TASK STATEMENT:
Write the records out again, keeping each line exactly as it is.

Data items:

========================================================================

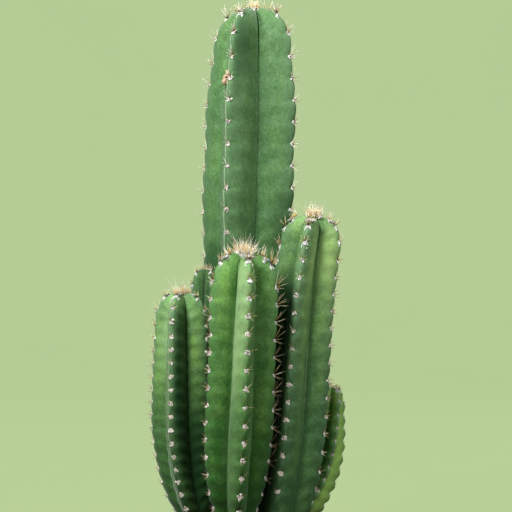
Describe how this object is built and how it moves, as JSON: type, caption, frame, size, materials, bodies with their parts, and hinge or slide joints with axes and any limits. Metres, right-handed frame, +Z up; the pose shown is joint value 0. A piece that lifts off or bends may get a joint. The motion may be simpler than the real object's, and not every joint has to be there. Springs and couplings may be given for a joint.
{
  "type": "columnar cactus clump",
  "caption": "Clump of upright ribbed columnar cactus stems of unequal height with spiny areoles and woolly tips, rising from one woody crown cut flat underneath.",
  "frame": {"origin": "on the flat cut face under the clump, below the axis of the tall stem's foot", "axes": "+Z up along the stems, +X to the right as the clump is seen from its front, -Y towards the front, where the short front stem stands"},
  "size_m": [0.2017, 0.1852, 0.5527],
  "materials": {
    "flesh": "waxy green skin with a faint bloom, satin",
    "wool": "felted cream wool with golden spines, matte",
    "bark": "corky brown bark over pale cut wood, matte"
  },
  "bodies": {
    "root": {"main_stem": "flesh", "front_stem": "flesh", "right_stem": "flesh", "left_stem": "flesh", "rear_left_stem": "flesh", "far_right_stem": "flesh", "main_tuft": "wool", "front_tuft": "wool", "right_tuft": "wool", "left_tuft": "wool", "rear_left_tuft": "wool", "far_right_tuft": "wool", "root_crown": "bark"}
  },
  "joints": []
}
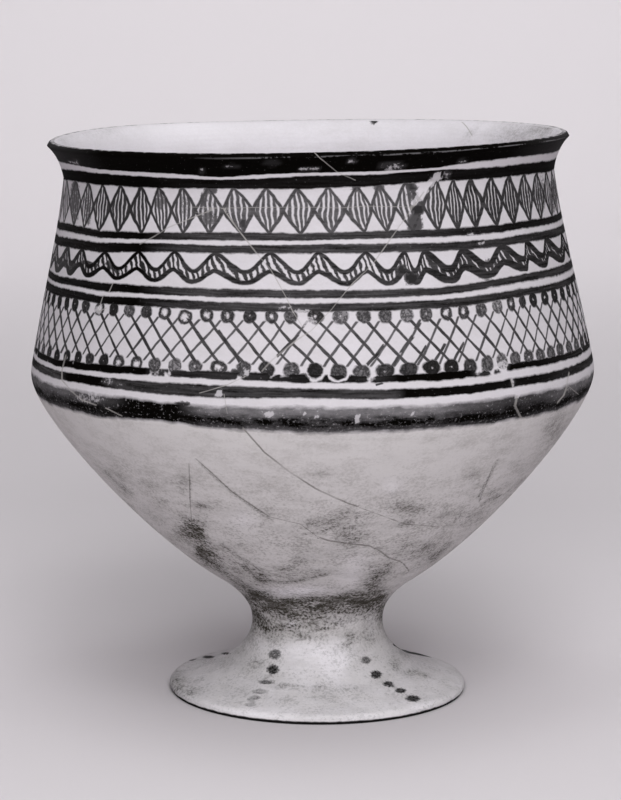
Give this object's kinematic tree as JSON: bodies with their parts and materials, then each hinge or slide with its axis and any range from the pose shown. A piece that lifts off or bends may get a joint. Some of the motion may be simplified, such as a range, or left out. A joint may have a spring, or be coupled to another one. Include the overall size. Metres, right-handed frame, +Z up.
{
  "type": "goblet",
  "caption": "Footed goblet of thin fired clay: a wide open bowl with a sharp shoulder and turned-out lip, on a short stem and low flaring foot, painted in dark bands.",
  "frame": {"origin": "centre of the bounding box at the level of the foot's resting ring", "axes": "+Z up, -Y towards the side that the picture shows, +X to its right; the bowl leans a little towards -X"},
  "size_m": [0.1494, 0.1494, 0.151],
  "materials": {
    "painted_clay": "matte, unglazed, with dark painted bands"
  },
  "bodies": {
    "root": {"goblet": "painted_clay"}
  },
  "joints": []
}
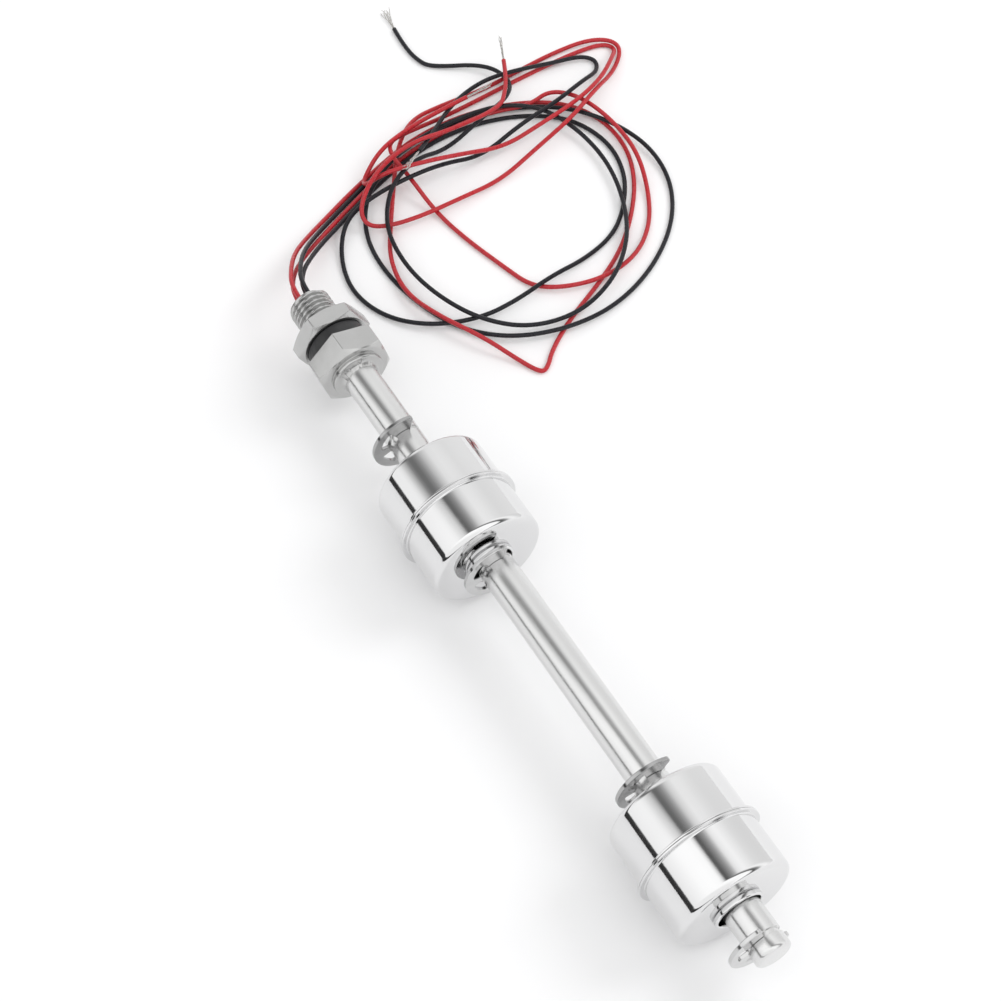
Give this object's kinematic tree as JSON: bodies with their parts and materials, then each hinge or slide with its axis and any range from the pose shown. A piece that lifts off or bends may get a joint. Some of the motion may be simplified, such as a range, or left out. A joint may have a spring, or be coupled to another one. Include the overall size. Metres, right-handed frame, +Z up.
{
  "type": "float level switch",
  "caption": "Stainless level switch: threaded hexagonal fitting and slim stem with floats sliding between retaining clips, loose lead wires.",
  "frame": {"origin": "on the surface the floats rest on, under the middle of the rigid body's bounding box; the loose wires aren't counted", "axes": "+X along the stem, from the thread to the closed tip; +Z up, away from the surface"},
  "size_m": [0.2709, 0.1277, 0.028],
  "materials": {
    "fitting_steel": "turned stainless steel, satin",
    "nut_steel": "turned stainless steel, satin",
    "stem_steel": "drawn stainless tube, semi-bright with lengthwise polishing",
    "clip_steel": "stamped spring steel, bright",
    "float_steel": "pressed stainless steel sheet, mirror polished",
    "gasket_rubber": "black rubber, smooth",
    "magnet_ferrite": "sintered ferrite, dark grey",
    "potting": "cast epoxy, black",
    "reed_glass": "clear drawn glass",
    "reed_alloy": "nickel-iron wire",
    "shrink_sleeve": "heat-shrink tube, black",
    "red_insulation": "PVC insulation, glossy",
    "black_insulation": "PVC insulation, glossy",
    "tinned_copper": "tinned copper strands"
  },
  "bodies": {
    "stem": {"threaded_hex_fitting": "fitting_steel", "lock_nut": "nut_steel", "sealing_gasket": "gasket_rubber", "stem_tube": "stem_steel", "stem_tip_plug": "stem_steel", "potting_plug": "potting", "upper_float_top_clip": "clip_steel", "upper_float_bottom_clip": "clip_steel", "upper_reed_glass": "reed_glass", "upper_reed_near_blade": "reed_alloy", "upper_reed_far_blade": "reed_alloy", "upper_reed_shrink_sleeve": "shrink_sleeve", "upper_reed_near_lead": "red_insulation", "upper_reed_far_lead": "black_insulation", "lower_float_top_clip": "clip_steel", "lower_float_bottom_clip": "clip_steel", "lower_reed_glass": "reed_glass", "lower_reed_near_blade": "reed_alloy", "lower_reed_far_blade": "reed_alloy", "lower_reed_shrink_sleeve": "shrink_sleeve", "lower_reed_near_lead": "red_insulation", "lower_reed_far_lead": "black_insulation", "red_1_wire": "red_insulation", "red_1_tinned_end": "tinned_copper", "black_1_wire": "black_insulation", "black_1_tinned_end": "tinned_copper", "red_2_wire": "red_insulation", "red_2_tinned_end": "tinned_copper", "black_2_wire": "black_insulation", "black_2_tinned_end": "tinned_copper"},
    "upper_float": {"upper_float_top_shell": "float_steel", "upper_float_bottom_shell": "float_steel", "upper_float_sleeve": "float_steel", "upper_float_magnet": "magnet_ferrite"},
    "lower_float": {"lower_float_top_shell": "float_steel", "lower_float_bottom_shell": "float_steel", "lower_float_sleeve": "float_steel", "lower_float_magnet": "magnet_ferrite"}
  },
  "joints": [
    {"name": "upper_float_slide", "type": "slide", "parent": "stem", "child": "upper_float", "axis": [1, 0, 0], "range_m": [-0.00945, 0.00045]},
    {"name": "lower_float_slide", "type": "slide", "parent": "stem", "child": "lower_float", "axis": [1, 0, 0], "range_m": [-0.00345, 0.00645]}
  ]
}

========================================================================

OUTPUT OF THE EXERCISE:
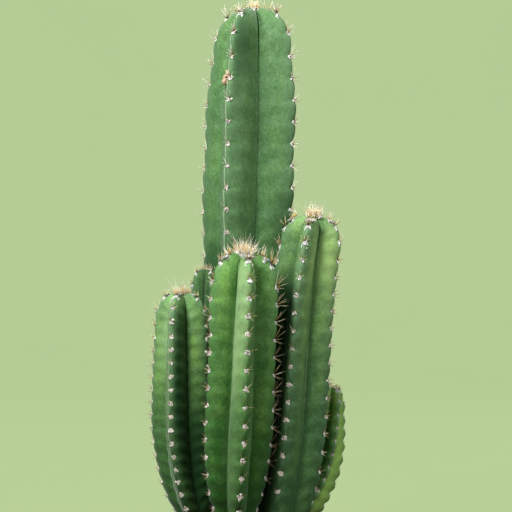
Describe how this object is built and how it moves, as JSON: type, caption, frame, size, materials, bodies with their parts, and hinge or slide joints with axes and any limits. Metres, right-handed frame, +Z up; the pose shown is joint value 0. A piece that lifts off or bends may get a joint. The motion may be simpler than the real object's, and not every joint has to be there. Springs and couplings may be given for a joint.
{
  "type": "columnar cactus clump",
  "caption": "Clump of upright ribbed columnar cactus stems of unequal height with spiny areoles and woolly tips, rising from one woody crown cut flat underneath.",
  "frame": {"origin": "on the flat cut face under the clump, below the axis of the tall stem's foot", "axes": "+Z up along the stems, +X to the right as the clump is seen from its front, -Y towards the front, where the short front stem stands"},
  "size_m": [0.2017, 0.1852, 0.5527],
  "materials": {
    "flesh": "waxy green skin with a faint bloom, satin",
    "wool": "felted cream wool with golden spines, matte",
    "bark": "corky brown bark over pale cut wood, matte"
  },
  "bodies": {
    "root": {"main_stem": "flesh", "front_stem": "flesh", "right_stem": "flesh", "left_stem": "flesh", "rear_left_stem": "flesh", "far_right_stem": "flesh", "main_tuft": "wool", "front_tuft": "wool", "right_tuft": "wool", "left_tuft": "wool", "rear_left_tuft": "wool", "far_right_tuft": "wool", "root_crown": "bark"}
  },
  "joints": []
}
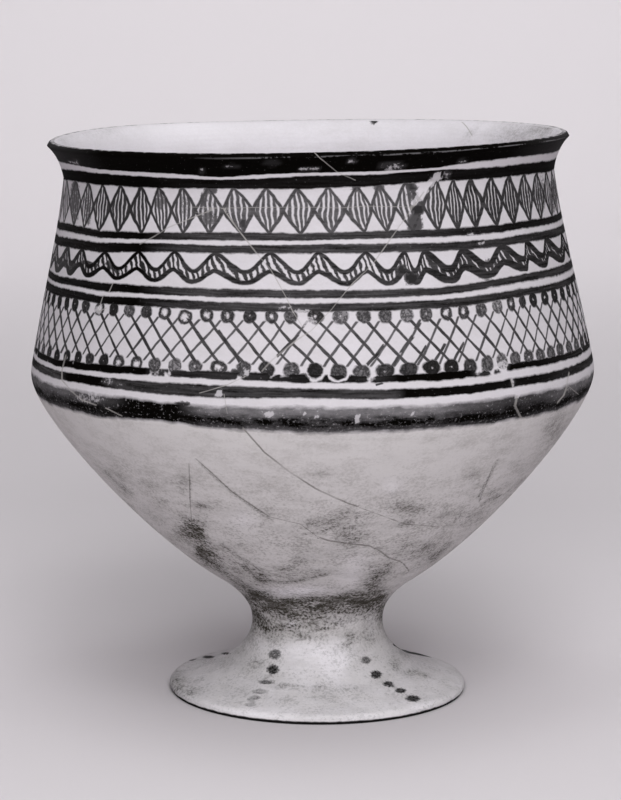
Give this object's kinematic tree as JSON: bodies with their parts and materials, then each hinge or slide with its axis and any range from the pose shown. A piece that lifts off or bends may get a joint. Some of the motion may be simplified, such as a range, or left out. A joint may have a spring, or be coupled to another one. Include the overall size. Metres, right-handed frame, +Z up.
{
  "type": "goblet",
  "caption": "Footed goblet of thin fired clay: a wide open bowl with a sharp shoulder and turned-out lip, on a short stem and low flaring foot, painted in dark bands.",
  "frame": {"origin": "centre of the bounding box at the level of the foot's resting ring", "axes": "+Z up, -Y towards the side that the picture shows, +X to its right; the bowl leans a little towards -X"},
  "size_m": [0.1494, 0.1494, 0.151],
  "materials": {
    "painted_clay": "matte, unglazed, with dark painted bands"
  },
  "bodies": {
    "root": {"goblet": "painted_clay"}
  },
  "joints": []
}
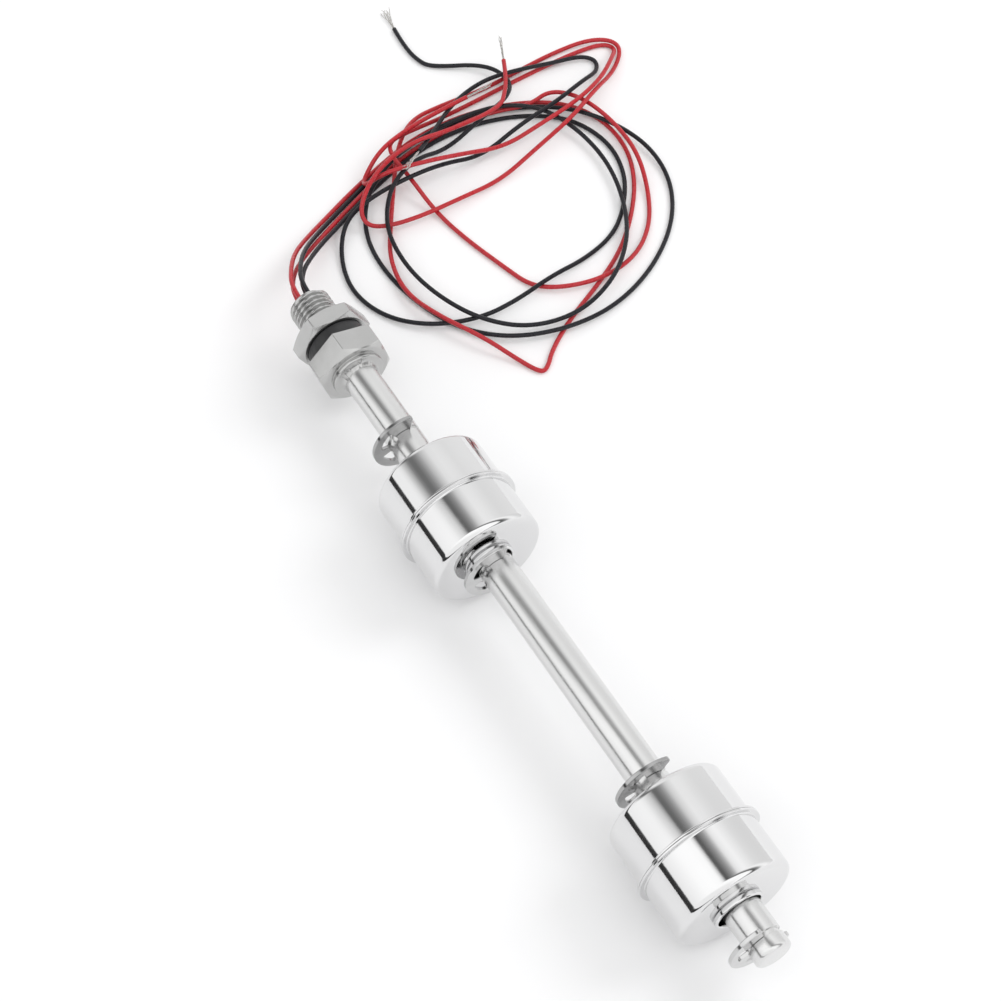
Give this object's kinematic tree as JSON: bodies with their parts and materials, then each hinge or slide with its axis and any range from the pose shown. A piece that lifts off or bends may get a joint. Some of the motion may be simplified, such as a range, or left out. A joint may have a spring, or be coupled to another one. Include the overall size. Metres, right-handed frame, +Z up.
{
  "type": "float level switch",
  "caption": "Stainless level switch: threaded hexagonal fitting and slim stem with floats sliding between retaining clips, loose lead wires.",
  "frame": {"origin": "on the surface the floats rest on, under the middle of the rigid body's bounding box; the loose wires aren't counted", "axes": "+X along the stem, from the thread to the closed tip; +Z up, away from the surface"},
  "size_m": [0.2709, 0.1277, 0.028],
  "materials": {
    "fitting_steel": "turned stainless steel, satin",
    "nut_steel": "turned stainless steel, satin",
    "stem_steel": "drawn stainless tube, semi-bright with lengthwise polishing",
    "clip_steel": "stamped spring steel, bright",
    "float_steel": "pressed stainless steel sheet, mirror polished",
    "gasket_rubber": "black rubber, smooth",
    "magnet_ferrite": "sintered ferrite, dark grey",
    "potting": "cast epoxy, black",
    "reed_glass": "clear drawn glass",
    "reed_alloy": "nickel-iron wire",
    "shrink_sleeve": "heat-shrink tube, black",
    "red_insulation": "PVC insulation, glossy",
    "black_insulation": "PVC insulation, glossy",
    "tinned_copper": "tinned copper strands"
  },
  "bodies": {
    "stem": {"threaded_hex_fitting": "fitting_steel", "lock_nut": "nut_steel", "sealing_gasket": "gasket_rubber", "stem_tube": "stem_steel", "stem_tip_plug": "stem_steel", "potting_plug": "potting", "upper_float_top_clip": "clip_steel", "upper_float_bottom_clip": "clip_steel", "upper_reed_glass": "reed_glass", "upper_reed_near_blade": "reed_alloy", "upper_reed_far_blade": "reed_alloy", "upper_reed_shrink_sleeve": "shrink_sleeve", "upper_reed_near_lead": "red_insulation", "upper_reed_far_lead": "black_insulation", "lower_float_top_clip": "clip_steel", "lower_float_bottom_clip": "clip_steel", "lower_reed_glass": "reed_glass", "lower_reed_near_blade": "reed_alloy", "lower_reed_far_blade": "reed_alloy", "lower_reed_shrink_sleeve": "shrink_sleeve", "lower_reed_near_lead": "red_insulation", "lower_reed_far_lead": "black_insulation", "red_1_wire": "red_insulation", "red_1_tinned_end": "tinned_copper", "black_1_wire": "black_insulation", "black_1_tinned_end": "tinned_copper", "red_2_wire": "red_insulation", "red_2_tinned_end": "tinned_copper", "black_2_wire": "black_insulation", "black_2_tinned_end": "tinned_copper"},
    "upper_float": {"upper_float_top_shell": "float_steel", "upper_float_bottom_shell": "float_steel", "upper_float_sleeve": "float_steel", "upper_float_magnet": "magnet_ferrite"},
    "lower_float": {"lower_float_top_shell": "float_steel", "lower_float_bottom_shell": "float_steel", "lower_float_sleeve": "float_steel", "lower_float_magnet": "magnet_ferrite"}
  },
  "joints": [
    {"name": "upper_float_slide", "type": "slide", "parent": "stem", "child": "upper_float", "axis": [1, 0, 0], "range_m": [-0.00945, 0.00045]},
    {"name": "lower_float_slide", "type": "slide", "parent": "stem", "child": "lower_float", "axis": [1, 0, 0], "range_m": [-0.00345, 0.00645]}
  ]
}